Recently the City of Jackson won a lawsuit against Union Electric (UE). Jackson has a municipal utility; it generates some of its own energy and buys the rest on the open market. The City of Jackson annexed additional land, incorporating buildings previously serviced by UE. Jackson wished to add these customers to their city-owned utility system. UE was unhappy at this loss of customers and invoked the "flip-flop law". The courts held that the "flip-flop law" did not apply to municipal utilities or other suppliers of electricity, such as the SEMO Port Authority.
Jackson, Sikeston, Springfield, Poplar Bluff and Columbia all have lower utility rates than Cape Girardeau. All have municipal utilities; none are currently under PSC control.
SB 221 was introduced in part to overturn this court decision. I hope you like Union Electric, their rates and service, because while you weren't looking you were just married for life. Even while UE was negotiating a franchise agreement with the City of Cape, UE's Jefferson City lobbyist was pushing this bill, which effectively removes from the city and its citizens any choice in the matter. SB 221 presents a direct conflict between the city of Cape Girardeau's power to award an electric utility franchise and the protection afforded UE under this bill to keep all of Cape's customers, franchise or not.

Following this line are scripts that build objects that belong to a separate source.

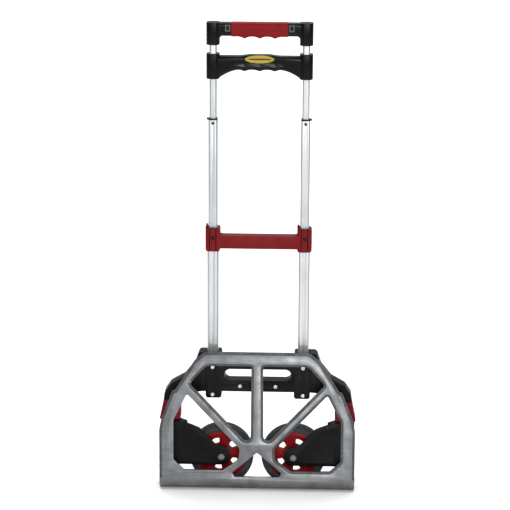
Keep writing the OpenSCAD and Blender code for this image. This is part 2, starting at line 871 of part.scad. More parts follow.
module badge() {
    color([0.75, 0.65, 0.1]) at_tubes() badge_plate();
}

// ---------------------------------------------------------------- release rods and locks

rod_wire_r = 1.5;
tongue_reach = 2.2;
lock_ramp = 0.25;
ramp_top = lock_z + 4;
ramp_z = lock_z - release_travel - 5;
spring_top = upper_z + 62;
spring_h = 30;
stop_h = 4;

// Steel rod inside the upper tube, with an eye on the tongue and a ramp through the lock pin
module release_rod() {
    translate([tube_x, 0, ramp_top - 0.5])
        cylinder(h = tongue_z - tongue_h / 2 - ramp_top + 0.5, r = rod_wire_r);
    tube_block(2 * 3.6, 2 * 3.6, 0, tongue_z - tongue_h / 2 - 3, tongue_z - tongue_h / 2);
    translate([tube_x, 0, spring_top - spring_h - stop_h])
        cylinder(h = stop_h, r = 4.2);
    translate([tube_x - rod_wire_r, 0, 0])
        rotate([90, 0, 90])
            linear_extrude(2 * rod_wire_r)
                polygon([
                    [-rod_wire_r, ramp_top], [-rod_wire_r - (ramp_top - ramp_z) * lock_ramp, ramp_z],
                    [rod_wire_r - (ramp_top - ramp_z) * lock_ramp, ramp_z], [rod_wire_r, ramp_top]]);
}

module release_rod_left() {
    color(steel) at_tubes() on_side(-1) release_rod();
}

module release_rod_right() {
    color(steel) at_tubes() on_side(1) release_rod();
}

// Return spring around the rod, between the rod's stop and the plate across the tube
module return_spring() {
    wire_r = 0.6;
    translate([tube_x, 0, 0])
        coil(3.4, wire_r, spring_top - spring_h, spring_top, 7);
}

module return_spring_left() {
    color(steel) at_tubes() on_side(-1) return_spring();
}

module return_spring_right() {
    color(steel) at_tubes() on_side(1) return_spring();
}

// Black lock housing in the foot of the upper tube, bored for the lock pin
lock_foot = 14;
lock_box_d = upper_d + 2 * skirt_t;

module lock_housing() {
    difference() {
        union() {
            tube_block(upper_w, lock_box_d, 2.2, upper_z - lock_foot, upper_z);
            tube_block(bore_w, bore_d, 1.8, upper_z - 1, upper_z + 18);
        }
        rod_y(tube_x, lock_z, -lock_box_d, lock_box_d, lock_r + run);
        box(tube_x - rod_wire_r - slide, tube_x + rod_wire_r + slide, -rod_wire_r - 6,
            rod_wire_r + slide, upper_z - lock_foot - 1, upper_z + 19);
    }
    difference() {
        tube_block(bore_w, bore_d, 1.8, spring_top, spring_top + 3);
        translate([tube_x, 0, spring_top - 1])
            cylinder(h = 5, r = rod_wire_r + slide);
    }
}

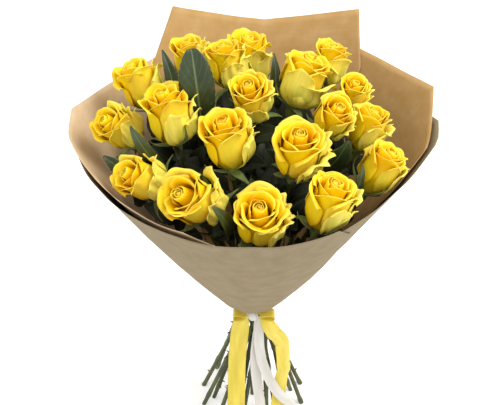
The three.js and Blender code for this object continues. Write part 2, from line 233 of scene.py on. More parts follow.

A primary impact of this bill will place city-owned utilities and port authorities under the control of the PSC. This bill will prohibit a more economical source of energy (e.g., a new utility) from ever supplying an existing structure currently supplied by UE, or by a co-op, and so it discourages competitive rates. The only monopoly here is on utility company rates, profits, and your wallet.
In support of this legislation, utilities cite the longstanding justification of "convenience and necessity." This is an anachronistic justification originally designed to require utilities to reach out into rural and low-service areas in exchange for exclusive rights to customers and a guaranteed return on capital investments. Anyone who had a need was to be served for that customer's "convenience." A review of SB 221 reveals the new interpretation of this policy: it is now for the "convenience" of the utility, not the customer; and for the "necessity" of protecting the utilities' investments, not the consumers' rates.
We are told that utilities are a "natural monopoly." The "natural monopoly" theory rests on the notion that only certain qualified, substantial parties have the capability and expertise to provide reliable public services. In order to encourage the continued provision of services, these entities (telephone, air, trucking, energy) were given exclusive service rights and guaranteed returns on investment. When a vital service is required for the public good and the industry is in its infancy, perhaps a case can be made for temporarily protected markets to encourage capital investment. But when such industries mature, this protection can be counterproductive reducing productivity, stifling innovation, and increasing costs. When was the last time your utility rates went down as a result of better productivity, innovation, or cost-cutting? When was the last time your rates went down, period? We should enhance not restrict competitive opportunities. The logic of this is evident and has demonstrated its payoff in the deregulation of airlines, trucking, and gas industries, and in the de-monopolization of the telephone industry.
During his singular voyage aboard H.M.S. Beagle, Charles Darwin observed that there are no natural monopolies only dynamic competition. A note of caution: To restrict entry by energy providers as SB 221 does goes against nationwide trends, and it will hurt Missouri's position in economic development.
SB 221 makes it all but impossible for cities to grow through annexation, or to create or expand municipal utility systems. The utility companies seem concerned that they won't recover their capital investments in the event of competition. Have the utility companies forgotten about the U.S. Constitution and Courts of Law, which prohibit unlawful taking? What can it be that they are afraid of: Competition? Free market forces? A routine judicial appraisal of value by a court? Was it necessary for the bill to require a 400 percent penalty if a city wants to acquire utility property?
As a final comment, it should be noted that the recent improvements in American business have come from increases in productivity and innovation - driven by international competition. A great hue and cry has been raised by the U.S. concerning Japan's protection of its rice industry. We complain that Japan needs to open up this "natural monopoly" to competition. Japanese pay three to four times world rice prices to preserve this "national interest." Upon close inspection, this "national interest" is driven by the powerful rice growers' lobby.
Perhaps we should not cry so loud at this practice, as Missouri now attempts to close its energy market to outside competition. A powerful lobby seeks to insure its position and prohibit any new players in the game. The funny thing is that the consumer was never asked. This is a Neanderthal mentality harmful to Missouri and Missourians. The veto suggested by the City Council seems the best course.